* **Instruction**
Extract each line bearing the word "before".
## Begin Supplied entries
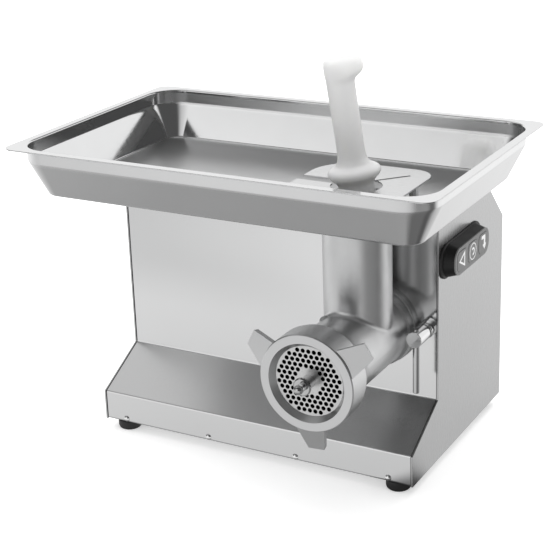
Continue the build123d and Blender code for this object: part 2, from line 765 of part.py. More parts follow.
motor_front, motor_back = 76.0, 178.0
motor_radius = 66.0
with BuildPart() as bearings:
    for centre, outer, bore, fronts in (
            (head, 26.0, hub_radius + 0.05, (case_front, case_back)),
            (idler, 20.0, idler_radius + 0.05, (case_front, case_back)),
            (motor, 17.5, rotor_shaft_radius + 0.05, (case_back, motor_back))):
        groove = (outer + bore) / 2
        for front in fronts:
            back = front + (10 if front == case_front else 8)
            turned(centre, [(bore, front), (groove - 1.5, front), (groove - 1.5, front + 0.6),
                            (groove + 1.5, front + 0.6), (groove + 1.5, front), (outer, front),
                            (outer, back), (bore, back)])
save(bearings, "bearings")

with BuildPart() as shaft_seal:
    turned(head, [(hub_radius + 0.05, 17), (hub_radius + 2, 17), (hub_radius + 2, 21), (22, 21), (22, 17),
                  (24, 17), (24, 23.9), (hub_radius + 0.05, 23.9)])
save(shaft_seal, "shaft_seal")

with BuildPart() as motor_housing:
    drum(motor, motor_front, motor_back, motor_radius, bore=motor_radius - 4)
    fins = 24
    with BuildSketch(facing_front(motor_back - 8)):
        with Locations(motor):
            with PolarLocations(motor_radius + 1.5, fins):
                Rectangle(6, 2)
    extrude(amount=motor_back - motor_front - 14)
save(motor_housing, "motor_housing")

with BuildPart() as motor_end_cover:
    drum(motor, motor_back, motor_back + 8, motor_radius, bore=17.5)
    with BuildSketch(facing_front(motor_back + 9)):
        with Locations(motor):
            with PolarLocations(42, 8):
                Circle(8)
    extrude(amount=10, mode=Mode.SUBTRACT)
save(motor_end_cover, "motor_end_cover")

with BuildPart() as stator:
    drum(motor, 92, 154, motor_radius - 4.1, bore=36.5)
    drum(motor, 84, 162, 54, bore=38)
    drum(motor, 83, 163, 36.5, mode=Mode.SUBTRACT)
save(stator, "stator")

with BuildPart() as rotor:
    turned(motor, [(0, 50), (rotor_shaft_radius, 50), (rotor_shaft_radius, 91), (12, 91), (12, 92),
                   (35.8, 92), (35.8, 154), (12, 154), (12, 158), (rotor_shaft_radius, 158),
                   (rotor_shaft_radius, 188), (0, 188)])
save(rotor, "rotor")

with BuildPart() as cooling_fan:
    drum(motor, 165, 175, 16, bore=rotor_shaft_radius + 0.02)
    drum(motor, 165, 167, 52, bore=rotor_shaft_radius + 0.02)
    blades = 8
    with BuildSketch(facing_front(175)):
        with Locations(motor):
            with PolarLocations(33, blades):
                Rectangle(38, 2)
    extrude(amount=9)
save(cooling_fan, "cooling_fan")

base_top = floor_z + sheet
with BuildPart() as gearbox_stand:
    block((-60, case_front + 4, base_top), (150, case_back + 4, base_top + 4))
    for x in (-30, 120):
        block((x - 4, case_front + 4, base_top), (x + 4, case_back + 4, 118))
    with BuildSketch(facing_front(case_back + 9)):
        case_outline(case_wall + 0.05)
    extrude(amount=60, mode=Mode.SUBTRACT)
save(gearbox_stand, "gearbox_stand")

# ---- electrics --------------------------------------------------------------------------

with BuildPart() as contactor:
    block((-190, 40, 40), (-130, 95, 115))
    block((-184, 46, 115), (-136, 89, 122))
save(contactor, "contactor")

with BuildPart() as contactor_bracket:
    block((-200, 30, base_top), (-120, 36, 120))
    block((-200, 36, base_top), (-120, 100, base_top + 2))
    block((-190, 36, 38), (-130, 95, 40))
save(contactor_bracket, "contactor_bracket")

capacitor_axis = (-160, 200)
capacitor_radius = 20.0
with BuildPart() as capacitor:
    drum(capacitor_axis, 60, 150, capacitor_radius)
    drum(capacitor_axis, 150, 153, 17)
    for x in (-167, -153):
        block((x - 3, 153, 199), (x + 3, 163, 200))
save(capacitor, "capacitor")

with BuildPart() as capacitor_clip:
    drum(capacitor_axis, 95, 110, capacitor_radius + 2, bore=capacitor_radius + 0.05)
    block((left_face + sheet + 0.5, 95, 199), (-181.9, 110, 201))
save(capacitor_clip, "capacitor_clip")
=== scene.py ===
import math

import bmesh
import bpy
from mathutils import Matrix, Vector


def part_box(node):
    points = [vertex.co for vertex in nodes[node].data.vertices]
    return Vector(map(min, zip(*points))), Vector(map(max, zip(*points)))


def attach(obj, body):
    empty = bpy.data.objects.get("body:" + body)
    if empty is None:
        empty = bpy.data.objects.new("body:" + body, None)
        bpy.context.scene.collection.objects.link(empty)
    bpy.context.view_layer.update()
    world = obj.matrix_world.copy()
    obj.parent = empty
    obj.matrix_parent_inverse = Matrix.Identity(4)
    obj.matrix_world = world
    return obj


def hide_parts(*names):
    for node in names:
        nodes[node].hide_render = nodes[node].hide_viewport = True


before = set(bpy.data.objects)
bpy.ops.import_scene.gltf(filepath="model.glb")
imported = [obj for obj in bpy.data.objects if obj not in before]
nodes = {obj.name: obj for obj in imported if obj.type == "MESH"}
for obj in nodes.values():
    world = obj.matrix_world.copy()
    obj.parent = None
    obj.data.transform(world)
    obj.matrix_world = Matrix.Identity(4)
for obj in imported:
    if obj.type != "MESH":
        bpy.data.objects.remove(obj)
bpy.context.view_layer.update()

# Looks for the meat grinder: camera, light, materials and the pieces that stand for plain CAD
# shapes. Everything is in metres, in the frame of the CAD model.

MM = 0.001

# where the CAD has its head, neck hole, guard plate and pusher
HEAD_X, NECK_Y = 113 * MM, -55 * MM
NECK_HOLE = 37.4 * MM
GUARD_TOP = 339 * MM
PUSHER_TILT = math.radians(8.6)


# ---- camera -------------------------------------------------------------------------------

CAMERA_PLACE = (0.7342, -1.3321, 0.7729)
CAMERA_AZIMUTH = math.radians(29.40)
CAMERA_DOWN = math.radians(19.08)
CAMERA_ROLL = math.radians(-1.983)
LENS = 94.10
SHIFT_Y = -0.0636


def make_camera():
    """A camera right of the head, a little above the tray, with its own small roll."""
    az, down, roll = CAMERA_AZIMUTH, CAMERA_DOWN, CAMERA_ROLL
    forward = Vector((-math.sin(az) * math.cos(down), math.cos(az) * math.cos(down), -math.sin(down)))
    level = Vector((math.cos(az), math.sin(az), 0))
    above = level.cross(forward)
    right = level * math.cos(roll) + above * math.sin(roll)
    up = above * math.cos(roll) - level * math.sin(roll)
    data = bpy.data.cameras.new("camera")
    data.lens = LENS
    data.sensor_width = 36.0
    data.shift_y = SHIFT_Y
    data.clip_end = 60.0
    camera = bpy.data.objects.new("camera", data)
    bpy.context.scene.collection.objects.link(camera)
    turn = Matrix((right, up, -forward)).transposed()
    camera.matrix_world = Matrix.Translation(CAMERA_PLACE) @ turn.to_4x4()
    bpy.context.scene.camera = camera


# ---- node helpers -------------------------------------------------------------------------


def new_material(name):
    """An empty node material with its output."""
    material = bpy.data.materials.new(name)
    material.use_nodes = True
    tree = material.node_tree
    tree.nodes.clear()
    output = tree.nodes.new("ShaderNodeOutputMaterial")
    return material, tree, output


def add(tree, kind, inputs=None, **settings):
    """A node with its settings and its unlinked or linked inputs."""
    node = tree.nodes.new(kind)
    for key, value in settings.items():
        setattr(node, key, value)
    for key, value in (inputs or {}).items():
        if isinstance(value, bpy.types.NodeSocket):
            tree.links.new(value, node.inputs[key])
        else:
            node.inputs[key].default_value = value
    return node


def grey(value, tint=0.0):
    """A nearly neutral colour: positive tint is cooler."""
    return (value * (1 - tint), value, value * (1 + tint), 1.0)


def stretched(tree, scale):
    """Object coordinates, scaled differently along each axis."""
    where = add(tree, "ShaderNodeTexCoord")
    inputs = {"Vector": where.outputs["Object"], "Scale": scale}
    return add(tree, "ShaderNodeMapping", inputs).outputs["Vector"]


def noise(tree, scale, detail=3.0, roughness=0.5):
    """The grey of a noise whose cells are 1/scale metres long along each axis."""
    return add(tree, "ShaderNodeTexNoise", {"Vector": stretched(tree, scale), "Scale": 1.0,
                                            "Detail": detail, "Roughness": roughness}).outputs["Fac"]


def spread(tree, value, low, high, start=0.3, end=0.7):
    """A grey between start and end, taken to the range low to high."""
    return add(tree, "ShaderNodeMapRange", {"Value": value, "From Min": start, "From Max": end,
                                            "To Min": low, "To Max": high}).outputs["Result"]


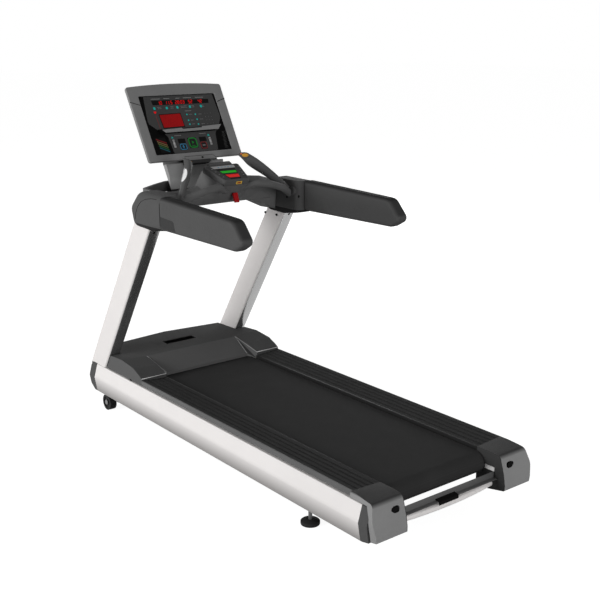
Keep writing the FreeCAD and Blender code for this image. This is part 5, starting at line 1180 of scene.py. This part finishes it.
    def build_frame(self) -> None:
        """Scribe the frame's two split lines and raise the tab at its lower edge, with the sensor eye."""
        runs = [stroke((-265, 306), (-216, 288), 3.2), stroke((216, 288), (265, 304), 3.2)]
        self.printed("frame_seams", runs, Palette.seam, 0.0004, level=-0.0003)
        tab = [(-68, 13), (90, 13), (108, -7), (-52, -7)]
        self.printed("monitor_foot_face", [tab], Palette.bezel, 0.0008, level=0.0)
        rim = [stroke(one, two, 1.6) for one, two in zip(tab[:2], tab[1:3])]
        self.printed("monitor_foot_rim", rim, Palette.seam, 0.0010, level=0.0)
        self.printed("sensor_eye", [oval(12, 9, (29, 3), 16)], Palette.film, 0.0013, level=0.0)

    def build(self) -> None:
        """Build every piece of the monitor's face."""
        self.build_face()
        self.build_lamps()
        self.build_print()
        self.build_ledge()
        self.build_keys()
        self.build_frame()


@dataclass
class SmallConsole(PrintedFace):
    """The small keypad console in front of the monitor."""

    tilt: float = math.radians(21.5)
    film_start: float = 0.007
    film_top: float = 0.0
    film_under: float = -0.0012
    marker_spot: Point3 = (0.012, 0.0062, 0.011)

    def film_corner(self) -> Vector:
        """Return the lowest corner of the keypad film's CAD box."""
        low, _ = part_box("console_keypad")
        return low

    def build_marker(self) -> None:
        """Set the yellow marker with its red core on the console's rear face."""
        low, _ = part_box("console_body")
        across, ahead, up = self.marker_spot
        rear = turned_to_rear((across, low.y + ahead, low.z + up), 90 + math.degrees(self.tilt))
        for name, outline, levels, finish in (
                ("console_marker", rounded(32, 14, 1.5), (0.0, 0.0015), Palette.marker),
                # The marker's red core wears a glowing finish: a painted glow on a printed sticker.
                ("console_marker_core", rounded(20, 7, 1), (0.0012, 0.0019), Palette.ring_red)):
            shape = bmesh.new()
            plate(shape, in_metres(outline), *levels, rear)
            self.shop.mesh(name, shape, finish)

    def build(self) -> None:
        """Lay the silver strip, the screen with its two lit lines, the key labels and the marker."""
        self.printed("console_strip", [[(-64, 135), (66, 135), (60, 112), (-58, 112)]], Palette.silver)
        edge = [(-91, 131), (-65, 8), (-36, 4), (38, 4), (65, 8), (91, 131)]
        rim = [stroke(one, two, 1.8) for one, two in zip(edge, edge[1:])]
        self.printed("console_rim", rim, Palette.list_ink, 0.0002)
        spots = [stroke((u, 122), (u + 8, 124), 3) for u in (-30, -12, 6, 24, 42)]
        self.printed("console_strip_marks", spots, Palette.ring_blue, 0.0005)
        self.printed("console_screen", [[(-52, 109), (53, 107), (27, 10), (-29, 10)]], Palette.pane)
        self.printed("console_green_band", [[(-42, 87), (44, 85), (39, 66), (-37, 68)]], Palette.lamp_green,
                     0.0001)
        self.printed("console_red_band", [[(-34, 53), (37, 51), (29, 24), (-27, 26)]], Palette.band_red,
                     0.0001)
        left, right = ((-70, 110), (-67, 85), (-62, 59), (-56, 34)), ((81, 115), (73, 87), (64, 60), (58, 37))
        marks = [stroke((u - 4, v), (u + 4, v), 2.4) for u, v in left + right]
        self.printed("console_key_marks", marks, Palette.ink, 0.0009)
        self.build_marker()


@dataclass
class ArmRests:
    """The two long foam arm rests, skinned over the frame's plain pads."""

    shop: Workshop
    cell: float = 0.0045
    crown: float = 0.0008
    fill: float = 1.0
    weld_reach: float = 0.00001
    melt_share: float = 0.5
    melt_rounds: int = 4

    def skin(self, side: str) -> None:
        """Shape one arm rest's foam.

        Args:
            side: left or right.
        """
        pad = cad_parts[f"arm_{side}"]
        shape = bmesh.new()
        shape.from_mesh(pad.data)
        bmesh.ops.remove_doubles(shape, verts=shape.verts, dist=self.weld_reach)
        foam = self.shop.mesh(f"arm_rest_{side}", shape, Palette.foam, smooth=True)
        cells = foam.modifiers.new("even_cells", "REMESH")
        cells.mode = "VOXEL"
        cells.voxel_size = self.cell
        cells.use_smooth_shade = True
        melt = foam.modifiers.new("melted_corners", "SMOOTH")
        melt.factor = self.melt_share
        melt.iterations = self.melt_rounds
        puff = foam.modifiers.new("crown", "DISPLACE")
        puff.strength = self.crown
        puff.mid_level = 0.0
        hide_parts(f"arm_{side}")

    def build(self) -> None:
        """Skin both arm rests."""
        for side in ("left", "right"):
            self.skin(side)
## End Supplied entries
* **Worked solution**
before = set(bpy.data.objects)
imported = [obj for obj in bpy.data.objects if obj not in before]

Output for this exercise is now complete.